A decline in cryptocurrency prices does not necessarily mean a loss
A decline in cryptocurrency prices does not automatically mean that an investor has lost their money. A real loss occurs only when cryptocurrencies are sold at a lower price than their purchase value. As long as the cryptocurrencies are held, it is only a temporary — unrealized — decline in the value of the portfolio, which may turn into a profit again in the future.
Cryptocurrencies are among the most dynamic assets in financial markets. Their prices can change rapidly and significantly, which can be challenging for investors, especially during market downturns. It is precisely during these periods that the feeling often arises that an investment is “disappearing.” In reality, however, this is a natural part of market cycles.

Why do cryptocurrencies fluctuate so much?
Volatility refers to the degree to which the price of an asset changes over time. In the case of cryptocurrencies, this level is higher than for traditional investments such as stocks or bonds. This is due to several factors that together create an environment of rapid and sometimes unpredictable price movements.
The crypto market is still relatively small compared to global equity or bond markets. This means that even smaller buying or selling volumes can have a significant impact on prices. At the same time, it is a market that reacts very quickly to news, geopolitical events, regulations, or changes in monetary policy.
Another factor is the market structure itself. Altcoins—meaning all cryptocurrencies other than Bitcoin—often have lower liquidity and smaller market capitalizations, which causes them to decline more sharply during periods of uncertainty. The market is also cyclical, with periods of rapid growth followed by corrections and phases of stagnation.
What does an unrealized loss mean in cryptocurrencies?
An unrealized loss occurs when the value of an investment declines, but the investor continues to hold the cryptocurrencies.

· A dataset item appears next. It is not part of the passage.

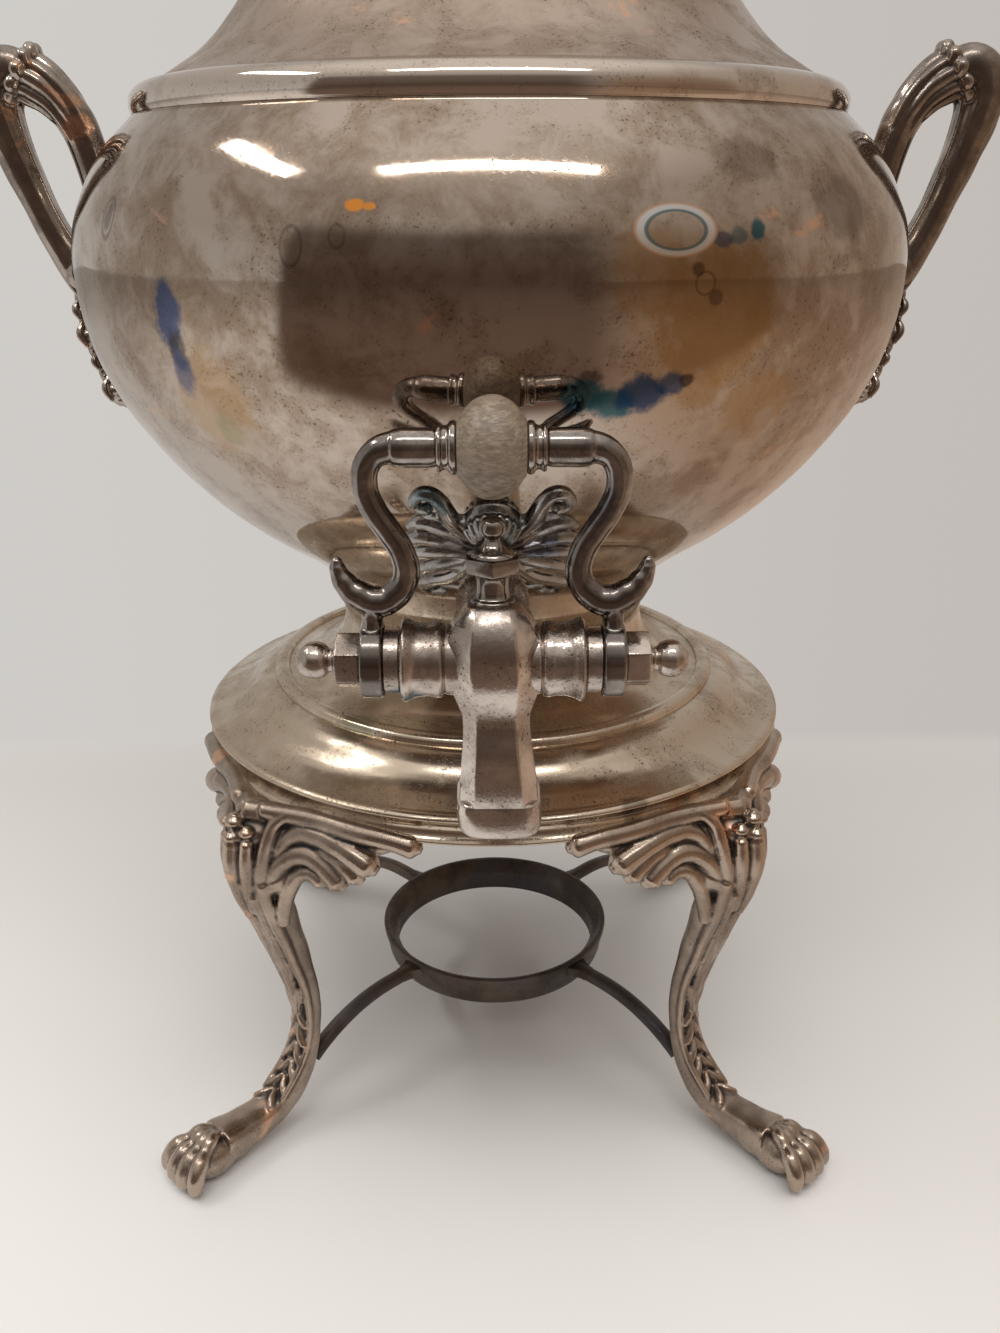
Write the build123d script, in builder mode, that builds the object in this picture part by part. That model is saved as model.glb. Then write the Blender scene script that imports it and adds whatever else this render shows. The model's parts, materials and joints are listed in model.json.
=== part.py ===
from build123d import *
from math import asin, cos, degrees, radians, sin
import os

os.makedirs("parts", exist_ok=True)

# A table samovar of plated brass: a round vessel on a domed foot, four cabriole legs that carry
# an iron burner ring, two loop handles, a lift-off lid and a plug tap with a yoke lever.
# Millimetres, +Z up. The origin is on the table under the vessel's axis, and the tap faces -Y.

# Clearances
lid_clearance = 0.6        # round the lid's bezel, at the radius
plug_clearance = 0.05      # round the tap plug, at the radius
axial_gap = 0.25           # between turning and fixed faces of the tap

# Sheet and base
sheet = 1.2                # thickness of all spun shells
skirt_z = 119.5            # underside of the base rim above the table
rim_r = 96.2               # radius of the base rim
rim_h = 8.0                # height of the base rim
rim_cove = 1.8             # depth of the cove round the rim
dome_rise = 12.0           # from the rim's upper edge to the bead
bead_r = 71.2              # radius of the bead moulding's centre line
bead_wire = 2.3            # radius of the bead moulding's wire
stem_h = 16.7              # from the bead up to the waist of the stem
waist_r = 49.3             # radius of the stem's waist
collar_r = 54.0            # radius of the stem's upper collar
collar_rise = 12.5         # from the waist to the collar
collar_h = 6.0             # straight height of the collar
collar_lap = 1.5           # spare height of the collar, cut away where it meets the vessel

# Vessel, its heights above the top of the collar
bowl_drop = 10.0           # from the collar's top down to the middle of the bottom
bowl_under_r, bowl_under_h = 64.0, 6.0
bowl_low_r, bowl_low_h = 92.2, 29.0
bowl_flank_r, bowl_flank_h = 113.3, 58.0
bowl_r, bowl_wide_h = 120.8, 89.0
bowl_shoulder_r, bowl_shoulder_h = 117.4, 108.0
mouth_r, mouth_h = 100.9, 130.0
mouth_lip_r = 96.0         # bore of the mouth ring
mouth_lip_h = 7.5          # depth of the mouth ring's lip

# Lid
band_r = 101.4             # radius of the polished band at the lid's foot
band_h = 8.2               # height of the band
band_inset = 7.2           # how far the band's quarter round comes in
lid_flare_r, lid_flare_h = 81.0, 16.6
lid_neck_r, lid_neck_h = 64.5, 37.0
lid_crown_r, lid_crown_h = 44.0, 62.0
lid_h = 78.0               # height of the lid's shell above its seat
bezel_h = 8.0              # depth of the bezel below the seat
bezel_t = 1.4
finial_foot_r = 13.0
finial_h = 38.0
finial_knob_r = 10.5
finial_stud_r = 2.5
finial_stud_l = 9.0        # stud below the crown
finial_washer_r = 8.0
finial_washer_t = 1.6
finial_nut_af = 9.0
finial_nut_h = 4.0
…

It is therefore only a “paper” loss, which may change if the market recovers in the future.
In contrast, a realized loss occurs only when cryptocurrencies are sold at a lower price than their purchase price. Only then does a temporary decline turn into an actual financial loss.
First half of 2025: a practical example of market behavior
The first half of 2025 was one of the most challenging periods for the crypto market in recent years. A combination of geopolitical conflicts, persistent inflation, and uncertainty in central banks’ monetary policies led investors to reduce risk and shift capital toward more conservative assets.

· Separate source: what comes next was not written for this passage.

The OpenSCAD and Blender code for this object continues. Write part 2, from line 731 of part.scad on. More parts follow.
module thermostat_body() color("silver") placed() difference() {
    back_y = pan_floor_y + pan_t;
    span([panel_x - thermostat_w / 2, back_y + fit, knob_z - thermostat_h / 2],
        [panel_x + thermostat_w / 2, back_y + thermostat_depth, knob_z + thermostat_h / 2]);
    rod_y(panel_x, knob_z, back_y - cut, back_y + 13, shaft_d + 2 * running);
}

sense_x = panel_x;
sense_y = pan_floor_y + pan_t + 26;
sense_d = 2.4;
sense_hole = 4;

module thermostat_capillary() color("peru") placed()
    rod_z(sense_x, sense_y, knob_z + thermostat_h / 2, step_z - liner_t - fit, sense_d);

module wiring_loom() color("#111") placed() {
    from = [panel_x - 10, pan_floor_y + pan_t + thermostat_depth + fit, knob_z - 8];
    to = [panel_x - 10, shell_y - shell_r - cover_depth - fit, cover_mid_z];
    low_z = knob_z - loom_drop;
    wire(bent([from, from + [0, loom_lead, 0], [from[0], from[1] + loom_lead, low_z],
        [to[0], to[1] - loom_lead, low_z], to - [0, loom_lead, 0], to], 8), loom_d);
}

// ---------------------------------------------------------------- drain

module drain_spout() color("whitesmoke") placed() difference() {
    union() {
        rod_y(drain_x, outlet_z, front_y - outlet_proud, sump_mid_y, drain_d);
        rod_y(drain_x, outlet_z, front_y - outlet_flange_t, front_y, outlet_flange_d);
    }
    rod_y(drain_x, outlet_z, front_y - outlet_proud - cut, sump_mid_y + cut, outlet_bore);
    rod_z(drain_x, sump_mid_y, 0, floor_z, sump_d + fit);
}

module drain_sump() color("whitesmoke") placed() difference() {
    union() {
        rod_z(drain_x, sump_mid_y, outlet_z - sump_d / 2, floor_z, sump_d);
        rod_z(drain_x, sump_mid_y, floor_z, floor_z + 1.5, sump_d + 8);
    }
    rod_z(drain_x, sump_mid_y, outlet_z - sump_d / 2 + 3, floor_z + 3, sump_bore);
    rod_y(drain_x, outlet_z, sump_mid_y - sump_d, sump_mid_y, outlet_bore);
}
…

Altcoins were affected the most, experiencing significant declines. Bitcoin behaved more steadily in comparison and confirmed its position as the dominant asset in the market.
Performance of selected Fumbi products for the period 1 January – 30 June 2025:
- Fumbi Index Portfolio: –9.52%
- Bitcoin and Gold: +5.31%
- Staking Portfolio: –52.7%
(Source: Fumbi Research. Performance figures are in EUR and do not include fees.)
These figures clearly demonstrate that different types of portfolios respond differently to the same market conditions and that diversification plays a key role.
TAKE ADVANTAGE OF CRYPTO’S POTENTIAL
When does an investor actually incur a loss?
An investor incurs a loss only when they decide to sell cryptocurrencies at a time when their price is lower than the purchase price. A decline in the portfolio’s value alone does not mean that the money has been lost.
Illustrative example
If an investment of €1,000 drops by 50 %, the value of the portfolio decreases to €500.
As long as the investment is not sold, this represents only an unrealized decline.
If the market subsequently rises by 100 %, the value returns to the original €1,000.
Why selling during a downturn usually worsens results
During market downturns, investors naturally tend to act emotionally. Fear of loss often leads to quick selling in an attempt to “save at least something.” However, such decisions often lock in losses and cause investors to miss out on the market’s subsequent recovery.
How to behave during market downturns
Long-term proven approaches include:
- maintaining a long-term investment horizon,
- investing regularly regardless of market movements,
- rebalancing the portfolio by adjusting the weights of individual assets,
- cautious buying during market corrections.
How Fumbi products support these principles
Fumbi designs its products so that investors do not have to deal with daily market fluctuations.
- The Fumbi Index Portfolio is diversified and rebalanced on a daily basis.
- Bitcoin and Gold combines growth potential with an element of stability.
TAKE ADVANTAGE OF CRYPTO’S POTENTIAL
Frequently Asked Questions
Is a decline in cryptocurrencies a loss?
No. A loss occurs only at the moment of selling.
Why do altcoins fall more than Bitcoin?
Due to higher risk and lower liquidity.
What is rebalancing?
Adjusting the portfolio back to its original weights.
Summary
- A price decline does not automatically mean a loss.
- A loss occurs only when selling.
- Volatility is natural.
- A long-term approach reduces risk.
- Diversification and rebalancing help.
During cryptocurrency downturns, you are not at a loss — as long as you do not sell.